As I keep showing you over and over again, the Texas prison system will not do what’s right under any circumstances. By letting this man resign instead of firing his ass, guess what happens! Later, down the road, after the dust has settled a little bit, he can come back to work at this prison or a different one. Look at old Beard. He stole and stole from the state and from the food bank. Remember they caught him red-handed with hundreds of pounds of meat and other stolen goods, but he gets to retire into a golden sunset instead of getting to come sit in here with us where he belongs.

I’ll admit that a lot of prisoners who catch a case are guilty, but the inmates who take their cases to court instead of pleading guilty are many times completely innocent. In fact, I’ve seen those who were actually innocent go ahead and plead guilty, because if you try and fight your case one little bit at any level, you can rest assured that the DHO will pick up the heaviest book he or she can find and hurl it right at your “trouble-making” head when (not if) you are found guilty.

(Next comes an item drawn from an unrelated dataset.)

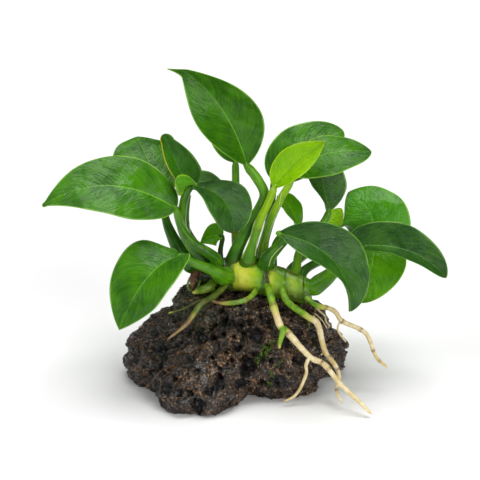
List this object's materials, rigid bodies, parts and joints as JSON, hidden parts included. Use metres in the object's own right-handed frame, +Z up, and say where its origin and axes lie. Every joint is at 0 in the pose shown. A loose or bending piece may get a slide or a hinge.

Here’s another example to illustrate a point. Let’s say a prisoner breaks a rule, like a guy in my dorm last week was a few minutes late for class, because, when the officer called education classes, he was on the commode. While seated on the inglorious throne, he’s trying to speak to the officer to hold on. The officer says, “It’s too late. I already wrote you a case.” He went to court and tried to tell the lieutenant what happened, but she said, “Just save your breath.” The man got 20-20-20, missing out on a rare opportunity to visit his family, all because he needed to go to the bathroom. Does this sound reasonable? I could understandif this inmate was always playing hookey, but he never missed before and went as soon as the officer would let him out when he got off the toilet. You’d think someone had enough sense to realize that mother nature sometimes calls and throw out the case. Why couldn’t they just give him a warning, for crying out loud? It sounds crazy, I know, but in the TDCJ, it happens every day.

Let me show you how insane the people running this prison truly are. Thousands of prisoners appear before the disciplinary courts every year, and time after time, you will hear the DHO say soemthing like, “I know this case is bogus, but you know I still have to find you guilty of something.” And the reaction is always, “But why? You said yourself they’re lying.” And they’ll answer, “Because I have to back my officer. That’s why.”So, even though they know, without a doubt the prisoner is innocent of the infraction, they are still given punishment. Again, this happens every day.

When inmates get a major case, they get an advocate to represent them at disciplinary court. As usual, I have to laugh at this state. They spend millions of dollars each year to pay these advocates to “represent” prisoners going to court at these 109 prisons, but you never hear they won a case. Our last offender advocate, Ms. Gomez, worked in that position for over 10 years. I asked half a dozen people, and none of these men had ever heard of her winning one single case. So why are they even there? Because the TDCJ pays these millions of dollars every year to keep these “advocates” here for a show! They eat the free food. They drink the free coffee. They pick up their free laundry. And it’s all so the TDCJ can blow a smoke screen. Just like our grievance system, it doesn’t mean shit. It’s all here to make them look good.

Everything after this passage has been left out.